At other times, it will be found that the Spirit of God is dealing with sinners chiefly in reference to their own sins. Sometimes He deals with them in regard to a particular duty, as prayer - perhaps family prayer.

The sinner will be found to be contesting that point with God, whether it is right for him to pray, or whether he ought to pray in his family. I have known striking cases of this kind, where the individual was struggling on this point, and as soon as he fell on his knees to pray, he yielded his heart, showing that this was the very point which the Spirit of God was contesting, and the hinge on which his controversy with God all turned.

That was conversion.

The direction to repent is always proper, but will not always be effectual, for there may be some other thing that the sinner needs to be told also.

And where it is the pertinent direction, sinners need not only to be told to repent, but to have it explained to them what repentance is. Since there has been so much mysticism, and false philosophy, and false theology, thrown round the subject, it has become necessary to tell sinners not only what you mean by repentance, but also to tell them what you do not mean.

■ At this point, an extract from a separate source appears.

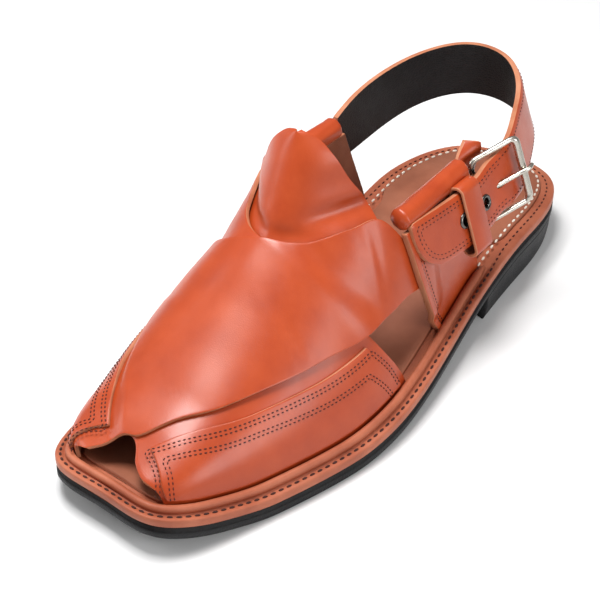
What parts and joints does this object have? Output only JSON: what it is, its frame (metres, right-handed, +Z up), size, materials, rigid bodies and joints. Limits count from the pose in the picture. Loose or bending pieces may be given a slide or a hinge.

Words that used to be plain, and easily understood, have now become so perverted that they need to be explained to sinners, or they will often convey a wrong impression to their minds. This is the case with the word "repentance." Many suppose that remorse, or a sense of guilt, is repentance. Then, hell is full of repentance, for it is full of remorse, unutterable and eternal. Others feel regret that they have done such a thing, and they call that repenting. But they only regret that they have sinned, because of the consequences, and not because they abhor sin. This is not repentance. Others suppose that convictions of sin and strong fears of hell are repentance. Others consider the remonstrances of conscience as repentance; they say: "I never do anything wrong without repenting and feeling sorry I did it." Sinners must be shown that all these things are not repentance. They are not only consistent with the utmost wickedness, but the devil might have them all and yet remain a devil. Repentance is a change of mind, as regards God and towards sin. It is not only a change of views, but a change of the ultimate preference or choice of the soul. It is a voluntary change, and by consequence involves a change of feeling and of action toward God and toward sin. It is what is naturally understood by a change of mind on any subject of interest and importance. We hear that a man has changed his mind in politics; everybody understands that he has undergone a change in his views, his feelings, and his conduct. This is repentance, on that subject: it is a change of mind, but not toward God.

Evangelical repentance is a change of willing, of feeling, and of life, in respect to God.

Repentance always implies abhorrence of sin. It of course involves the love of God and the forsaking of sin. The sinner who truly repents does not feel as impenitent sinners think they should feel at giving up their sins, if they should become religious. Impenitent sinners look upon religion in this way: that if they become pious, they should be obliged to stay away from balls and parties, and obliged to give up theatres, or gambling, or other things that they now take delight in. And they see not however they could enjoy themselves, if they should break off from all those things. But this is very far from being a correct view of the matter, Religion does not make them unhappy, by shutting them out from things in which they delight, because the first step in it, is, to repent, to change their mind in regard to all these things. They do not seem to realize, that the person who has repented has no disposition for these things; he has given them up, and turned his mind away from them. Sinners feel as if they should want to go to such places, and want to mingle in such scenes, just as much as they do now, and that it will be such a continual sacrifice as to make them unhappy. This is a great mistake.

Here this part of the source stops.